How can you prevent spattering of BFM on the surface of parts being brazed? Here are several things to watch for:

1. When using brazing paste, be aware of the ratio of BFM-powder to gel-binder, since most gel-binders use water in their chemistry, and water changes to steam when heated. The greater the volume of gel-binder used in the paste, the greater will be the amount of water present, and therefore the higher the risk of water-vapor eruption causing spitting and spattering of the molten BFM during heating.

2. To prevent the violent volatilization of water-vapor during brazing, use slower heating rates in your furnace. Nothing is gained by “rapid heating” other than to create the need for built-in furnace “holds” to allow for temperature stabilization throughout the furnace load. Slower heating-rates can prevent spattering of the BFM, and also help to eliminate the need for any “holds” on the way up to brazing temperature.
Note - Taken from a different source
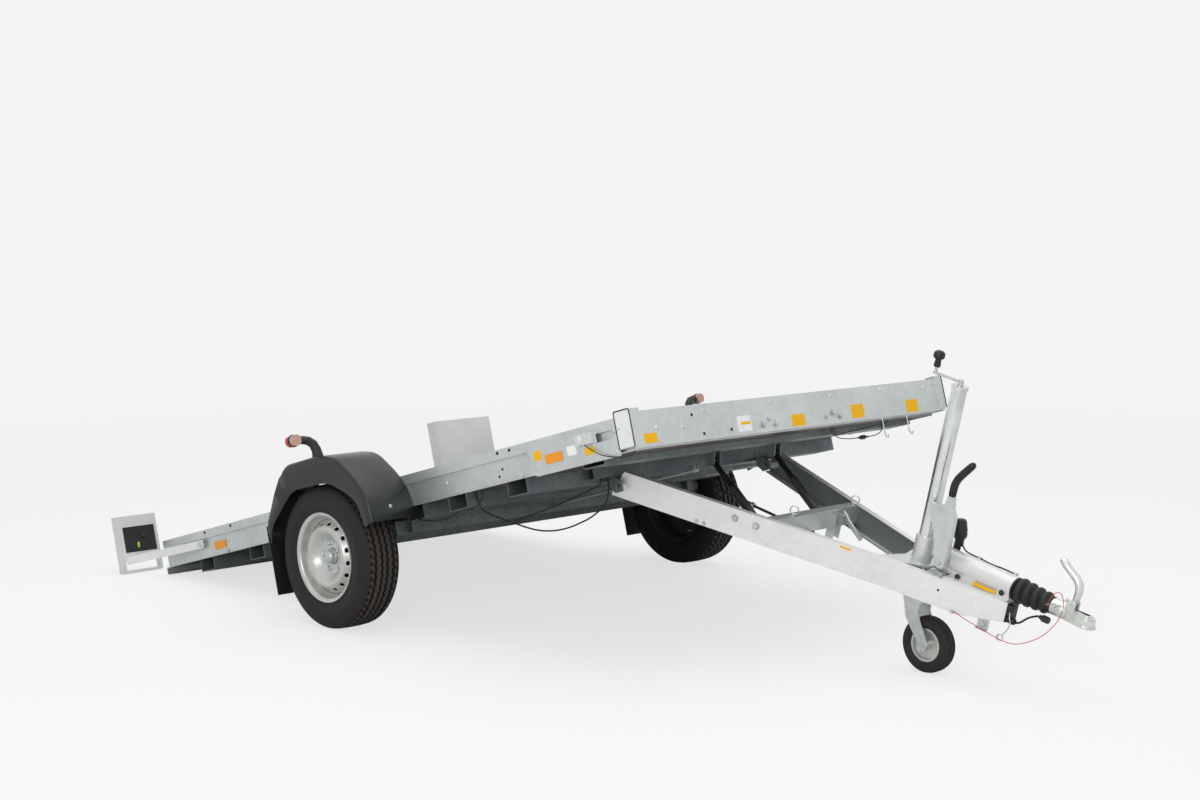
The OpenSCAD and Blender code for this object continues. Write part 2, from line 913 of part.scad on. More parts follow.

3. Keep the diameter of any applied BFM-paste beads as thin as possible, so that complete drying of the paste-bead (outside to center) during heating can be quick and thorough with no trapped moisture deep inside the paste-bead.

4. Try not to use large powder particle sizes when brazing. To prevent hollow-particle “exploders” in your BFM powder, it is recommended to use smaller mesh-size powders for your brazing. Since the mesh-size indicates the number of wires per linear inch/cm in the screen used, then the higher the screen-size mesh-number, the greater the number of wires per linear inch/cm. Traditionally, a 140-mesh powder or smaller is used in brazing. Thus, a 200-mesh screen will result in a finer/smaller powder size than a 140-mesh screen. The minus sign in front of the number means that the powder has gone through that particular size screen.